The Department of Justice is beginning to implement new prison rape regulations ten years after Congress approved the Prison Rape Elimination Act (PREA) in 2003. Prisons choosing not to implement the measures, officials said Wednesday, make themselves liable for sky-high civil judgments.
"We're poised now – finally – to take action," Deputy Assistant Attorney General Mary Lou Leary told attendees of an American Bar Association event in Washington, D.C.
The act ordered the collection of data on prison rape and established the nine-member National Prison Rape Reduction Commission, which submitted policy recommendations to the DOJ in 2009. The department adopted some of the recommendations in June 2012, but the Department of Homeland Security, which oversees immigration and other detention facilities, has not yet done so.
The commission was chaired by Judge Reggie Walton of the U.S. District Court for the District of Columbia.
"There were some tremendous battles," he recalled, because the panel was made up of "individuals with very different views about the criminal justice system."
Walton also chairs the Foreign Intelligence Surveillance Court and he isn't squeamish about putting new inmates behind bars. "When I incarcerate people it's because I think it's an appropriate sentence," he said, "[but] unfortunately we do have people [running prisons] who are indifferent [to prison rape]."
In his opinion, "prison rape is not something that has to be inevitable."
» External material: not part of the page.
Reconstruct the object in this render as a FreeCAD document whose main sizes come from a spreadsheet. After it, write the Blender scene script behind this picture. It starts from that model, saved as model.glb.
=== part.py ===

New policies require federal facilities and detention centers that receive federal money to separate inmates younger than 18 years old from adult prisoners and ban cross-gender pat-downs in juvenile and female prisons. Audits will ensure compliance and facilities must produce plans to eliminate rape. States and localities failing to comply will lose 5 percent of their federal funding for prisons.
"We want this to be embraced," Leary said, "so [prison officials] don't have to be shamed." She asked attendees of the Wednesday event, many of whom were lawyers and prison rights advocates, to consider applying to be an auditor.
"We need a lot" of auditors, she said. "We're putting our money where our mouth is and getting the job done."
The first audit of a federal facility is currently underway in West Virginia.
Officials need to "find the sweet spot" to compel universal compliance with the law, according to Brenda Smith, a commission member who also represents prison rape victims.
Data produced as a result of PREA revealed "some unusual suspects," Smith noted, including female prison staff assaulting men and boys.
Some anti-prison rape advocates in attendance said the DOJ should go even further. Reporting requirements in PREA omit prisoner transport and interactions involving probation and parole officers, Smith pointed out.
T.J. Parsell, an activist who says he was gang raped as a 17-year-old prisoner in Michigan, called new regulations for young prisoners "woefully inadequate."
The regulations "do nothing to protect 18- and 19-year-olds," he said. "Their skin is soft like a woman's, their appearance androgynous." Parsell encouraged listeners to inspect the difference in appearance between a college freshman and senior to see for themselves.
The non-adult inmates of an adult prison may end up living in conditions resembling solitary confinement, he said, as a result of the sight and sound barriers that must be in place.
Leary, the Justice Department official, said a future federal ban on housing youth in adult prisons "seems like the logical next question."
Although prison officials face no direct punishment for failing to comply, Rep. Bobby Scott, D-Va., suggested that "sometimes you can enforce it with lawsuits." Because of the 1994 Supreme Court decision in Farmer v. Brennan, he said, prison officials only need to display deliberate indifference to be liable.